I have kept a journal since I was 16, which now consists of more than 90 volumes. It’s focused on every day life, the people I know and the messes we make.
My dyslexia makes both reading and particularly writing a challenge. It’s true to say that I would probably never have learnt to read at all were it not for my mother being so determined I would not be left behind. I was lucky enough to get treatment at Guy’s Hospital in the first NHS Dyslexic unit in the UK along with further teaching from many specialists over the years. Thanks to these opportunities I was able to get a few ‘O’ levels but though I did study and complete ‘A’ levels, university was, at that time, not a possibility. Like all dyslexics I have found a myriad of ways to get round the problems it presents. So far I have been fairly successful at this so that I have been able both to write and to keep down a job in a major bookshop which affords me a living.
I started out in the film industry. I was a runner, PA, and then a Clapper Loader (assists the Focus Puller, puts the film in the camera and ‘claps’ the slate at the start of a take) and worked on many television commercials, TV shows and even a few movies. My last gig as a loader was Michael Winner’s ‘Parting Shots’. Never heard of it? I am not surprised. It had an awesome cast, everybody from Ben Kingsley to Ollie Reed, but what a shocking film.
I was a script editor on Family Affairs: remember that? Channel Five’s flagship soap.

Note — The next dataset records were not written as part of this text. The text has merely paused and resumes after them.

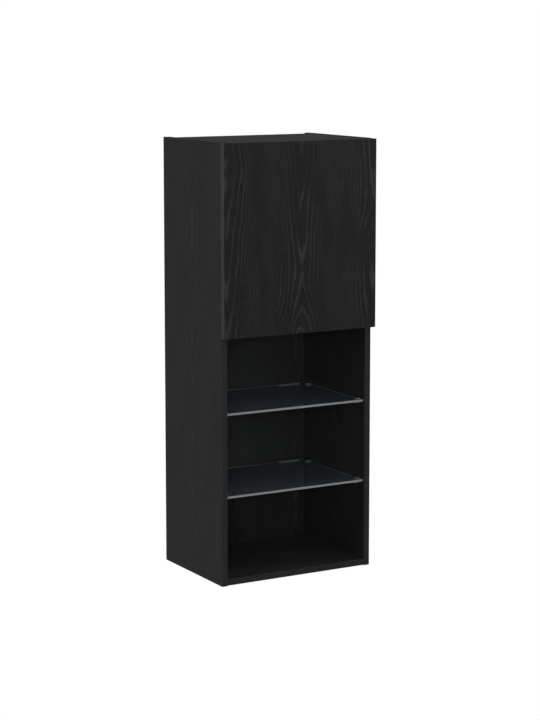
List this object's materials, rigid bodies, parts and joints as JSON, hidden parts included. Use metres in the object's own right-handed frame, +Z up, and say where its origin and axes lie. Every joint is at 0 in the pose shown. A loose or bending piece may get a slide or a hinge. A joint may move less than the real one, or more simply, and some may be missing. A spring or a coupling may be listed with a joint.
{
  "type": "hanging wall cabinet",
  "caption": "Tall narrow wall cabinet in black oak-grain board: a hinged plain door above an open niche with clamped glass shelves and clip-on lights.",
  "frame": {"origin": "on the wall plane, midway between the two fixing holes of the rail, which are 965 mm above the underside of the sides", "axes": "+X along the wall, towards the hinge side (the right, seen from the front); +Y into the wall; +Z up"},
  "size_m": [0.405, 0.3, 1.02],
  "materials": {
    "black_oak_board": "matt black oak-grain foil",
    "clear_glass": "clear float glass, ground edges",
    "cast_zinc": "satin nickel-plated zinc",
    "nickel_steel": "nickel-plated steel",
    "clear_soft_plastic": "soft clear plastic",
    "grey_plastic": "satin grey plastic",
    "opal_lens": "opal plastic, unlit",
    "black_plastic": "satin black plastic",
    "birch": "bare birch"
  },
  "bodies": {
    "carcass": {"left_side": "black_oak_board", "right_side": "black_oak_board", "top_panel": "black_oak_board", "middle_panel": "black_oak_board", "bottom_panel": "black_oak_board", "back_panel": "black_oak_board", "back_nails": "nickel_steel", "fixing_rail": "black_oak_board", "upper_hinge_arm": "nickel_steel", "lower_hinge_arm": "nickel_steel", "upper_hinge_spring": "nickel_steel", "lower_hinge_spring": "nickel_steel", "upper_hinge_plate": "nickel_steel", "lower_hinge_plate": "nickel_steel", "plate_screws": "nickel_steel", "arm_screws": "nickel_steel", "upper_glass_shelf": "clear_glass", "lower_glass_shelf": "clear_glass", "upper_left_front_clamp": "cast_zinc", "upper_left_rear_clamp": "cast_zinc", "upper_right_front_clamp": "cast_zinc", "upper_right_rear_clamp": "cast_zinc", "lower_left_front_clamp": "cast_zinc", "lower_left_rear_clamp": "cast_zinc", "lower_right_front_clamp": "cast_zinc", "lower_right_rear_clamp": "cast_zinc", "upper_clamp_pads": "clear_soft_plastic", "lower_clamp_pads": "clear_soft_plastic", "upper_clamp_screws": "nickel_steel", "lower_clamp_screws": "nickel_steel", "upper_light_housing": "grey_plastic", "lower_light_housing": "grey_plastic", "upper_light_lens": "opal_lens", "lower_light_lens": "opal_lens", "upper_light_grip": "clear_soft_plastic", "lower_light_grip": "clear_soft_plastic", "cam_discs": "cast_zinc", "cam_bolts": "nickel_steel", "cam_caps": "black_plastic", "wooden_dowels": "birch"},
    "door": {"door": "black_oak_board", "door_bumpers": "clear_soft_plastic", "upper_hinge_cup": "nickel_steel", "lower_hinge_cup": "nickel_steel", "upper_hinge_pin": "nickel_steel", "lower_hinge_pin": "nickel_steel", "cup_screws": "nickel_steel"}
  },
  "joints": [
    {"name": "door_swing", "type": "hinge", "parent": "carcass", "child": "door", "pos_m": [0.1959, -0.295, -0.167], "axis": [0, 0, 1], "range_deg": [0, 100]}
  ]
}
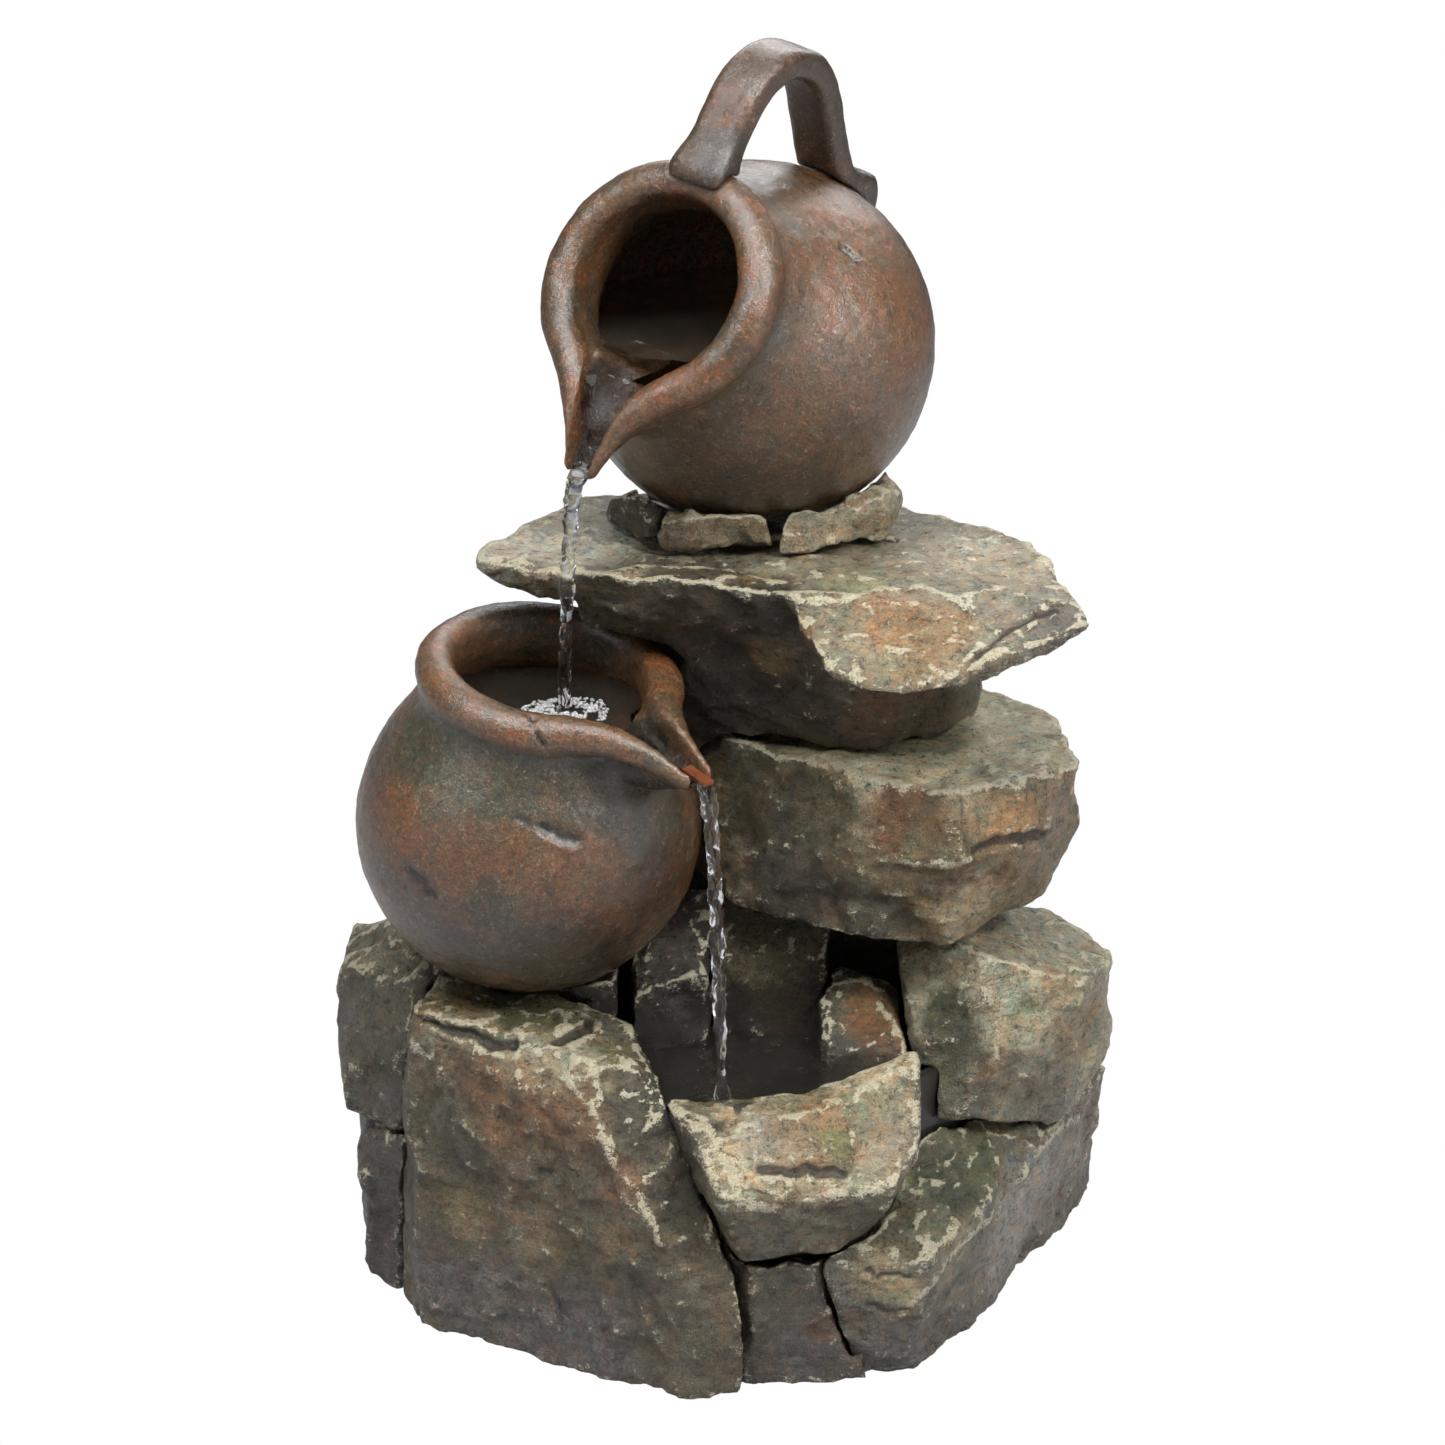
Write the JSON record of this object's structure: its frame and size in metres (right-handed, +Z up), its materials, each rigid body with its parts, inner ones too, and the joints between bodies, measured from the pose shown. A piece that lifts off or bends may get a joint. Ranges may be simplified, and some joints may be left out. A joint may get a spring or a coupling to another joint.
{
  "type": "tabletop water fountain",
  "caption": "Cascading rock fountain: two tilted jugs on stacked stones over a small pool, with a pump, riser hose and rear access door.",
  "frame": {"origin": "middle of the bounding box at the surface the feet stand on", "axes": "+Z up, -Y towards the viewer of the pool, +X to the viewer's right"},
  "size_m": [0.247, 0.1996, 0.3916],
  "materials": {
    "stone_grey": "matte",
    "stone_dark": "matte",
    "stone_tan": "matte",
    "stone_ochre": "matte",
    "jug_bronze": "satin",
    "tongue_orange": "gloss",
    "black_plastic": "satin",
    "tub_plastic": "satin",
    "base_resin": "matte",
    "foot_rubber": "matte",
    "cup_rubber": "satin",
    "housing_resin": "matte",
    "pump_plastic": "satin",
    "screen_plastic": "satin",
    "regulator_plastic": "gloss",
    "stainless_steel": "satin",
    "impeller_plastic": "satin",
    "shaft_ceramic": "polished",
    "bush_rubber": "matte",
    "core_steel": "satin",
    "coil_copper": "satin",
    "hose_plastic": "satin"
  },
  "bodies": {
    "fountain": {"reservoir_tub": "tub_plastic", "base_plate": "base_resin", "rubber_feet": "foot_rubber", "front_left_rock": "stone_grey", "upper_left_rock": "stone_grey", "lower_left_rock": "stone_dark", "spill_lip_rock": "stone_tan", "front_low_rock": "stone_dark", "front_right_rock": "stone_grey", "right_rock": "stone_tan", "pool_middle_rock": "stone_dark", "pool_right_rock": "stone_ochre", "pool_left_rock": "stone_dark", "jug_seat_rock": "stone_dark", "back_left_rock": "stone_dark", "back_right_rock": "stone_dark", "back_middle_rock": "stone_dark", "middle_boulder": "stone_grey", "column_rock": "stone_dark", "neck_rock": "stone_dark", "top_slab": "stone_grey", "collar_stone_left": "stone_tan", "collar_stone_front": "stone_tan", "collar_stone_right": "stone_tan", "collar_stone_back": "stone_tan", "upper_jug": "jug_bronze", "upper_handle": "jug_bronze", "lower_jug": "jug_bronze", "pouring_tongue": "tongue_orange", "jug_inlet": "black_plastic", "rear_housing": "housing_resin", "cord_grommet": "foot_rubber", "pump_body": "pump_plastic", "pump_volute": "pump_plastic", "volute_screws": "stainless_steel", "impeller_shaft": "shaft_ceramic", "front_bush": "bush_rubber", "rear_bush": "bush_rubber", "stator_core": "core_steel", "stator_coil": "coil_copper", "outlet_nozzle": "black_plastic", "suction_cups": "cup_rubber", "riser_hose": "hose_plastic", "hose_clip": "stainless_steel"},
    "regulator": {"flow_regulator": "regulator_plastic"},
    "rotor": {"impeller": "impeller_plastic"},
    "screen": {"intake_screen": "screen_plastic"},
    "door": {"access_door": "housing_resin"}
  },
  "joints": [
    {"name": "impeller_spin", "type": "hinge", "parent": "fountain", "child": "rotor", "pos_m": [0.009, 0.0485, 0.042], "axis": [0, 1, 0], "continuous": true},
    {"name": "regulator_slide", "type": "slide", "parent": "fountain", "child": "regulator", "axis": [1, 0, 0], "range_m": [0, 0.009]},
    {"name": "screen_pull", "type": "slide", "parent": "fountain", "child": "screen", "axis": [0, -1, 0], "range_m": [0, 0.01]},
    {"name": "access_door_pull", "type": "slide", "parent": "fountain", "child": "door", "axis": [0, 1, 0], "range_m": [0, 0.03]}
  ]
}
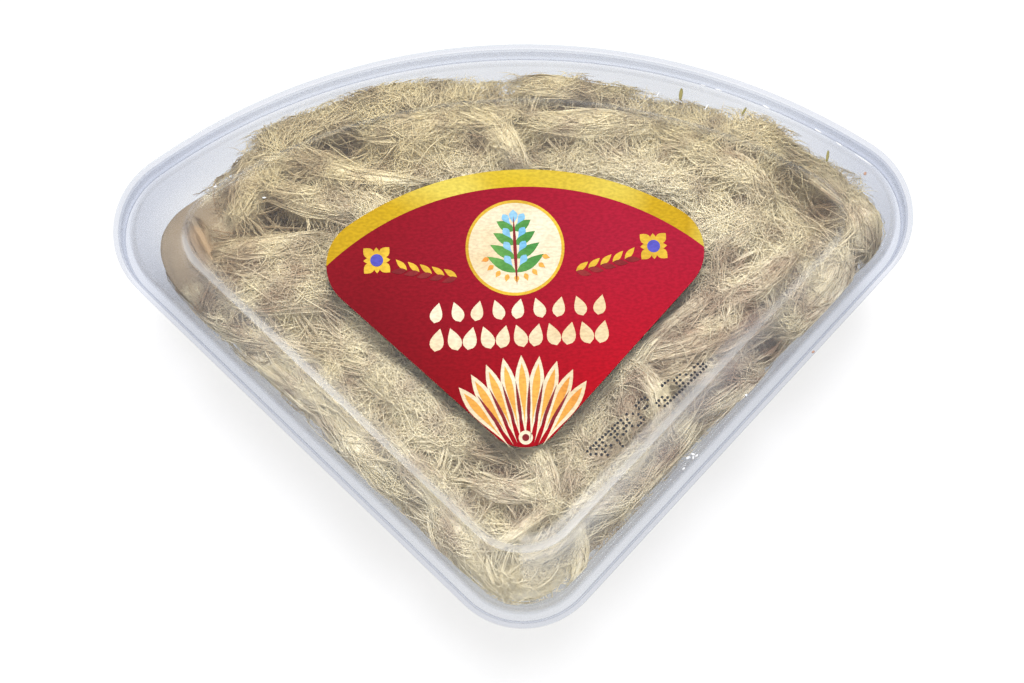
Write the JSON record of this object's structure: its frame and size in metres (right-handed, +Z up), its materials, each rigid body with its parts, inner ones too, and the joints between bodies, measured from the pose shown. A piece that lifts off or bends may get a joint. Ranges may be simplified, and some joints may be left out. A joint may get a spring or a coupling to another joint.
{
  "type": "fan-shaped tub of flaky halva",
  "caption": "Shut, clear quarter-fan tub with a press-on lid and a printed paper label, packed with locks of pale, thread-like flaky halva.",
  "frame": {"origin": "centre of the bounding box's bottom face, on the tub's flat base", "axes": "+X across the fan, its longest extent; +Y from the fan's apex towards its long arc; +Z up, its shortest extent"},
  "size_m": [0.163, 0.12, 0.0422],
  "materials": {
    "tub_plastic": "clear, slightly milky moulded plastic",
    "lid_plastic": "clear, slightly milky moulded plastic",
    "label_paper": "printed, finely embossed, satin",
    "halva_strands": "dull, fibrous, pale cream strands"
  },
  "bodies": {
    "root": {"tub": "tub_plastic", "lid": "lid_plastic", "label": "label_paper", "halva": "halva_strands"}
  },
  "joints": []
}
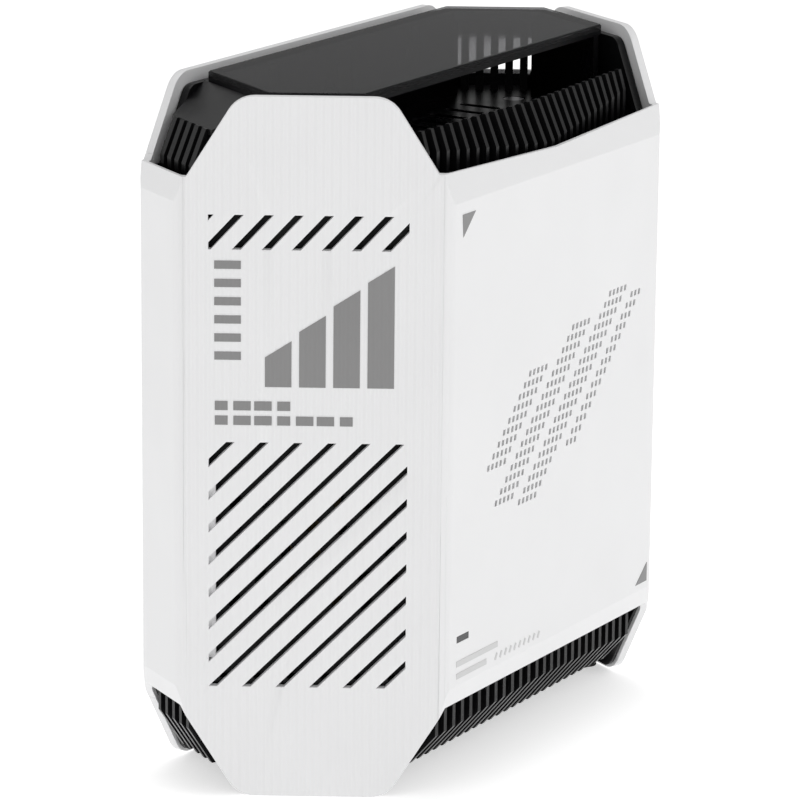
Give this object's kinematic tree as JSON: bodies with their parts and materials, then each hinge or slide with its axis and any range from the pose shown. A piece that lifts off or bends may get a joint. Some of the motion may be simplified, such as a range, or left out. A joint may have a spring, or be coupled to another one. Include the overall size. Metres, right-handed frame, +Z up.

Famous I think for the largest single cast cull in a river boating accident? I went on to be a writer for the show for a year. The politics nearly killed me but some of the people were fantastic and among them some superb writers.
After that I went into bookselling. I worked at John Sandoe’s, one of the greatest bookshops in the world www.johnsandoe.com (go and visit) for many years and though I have left there now I have moved to a fabulous place in the heart of the academic book world. A world in which, ironically, despite several attempts, I could never get a look in.
The first book that really brought the power of stories to life for me was a collection of Arthur Conan Doyle’s Sherlock Holmes novels that my aunt lent to me. I sat, aged 12, in an old crumpled armchair in a book-lined sunroom where she used to work and I was transported to St. Bartholomew’s hospital and the voice of that crisp brilliant mind elucidating on the powers of deduction while he beat a corpse with the stick to see the effect of post mortem bruising?
My favorite book is Alexander Dumas The Count of Monte Cristo.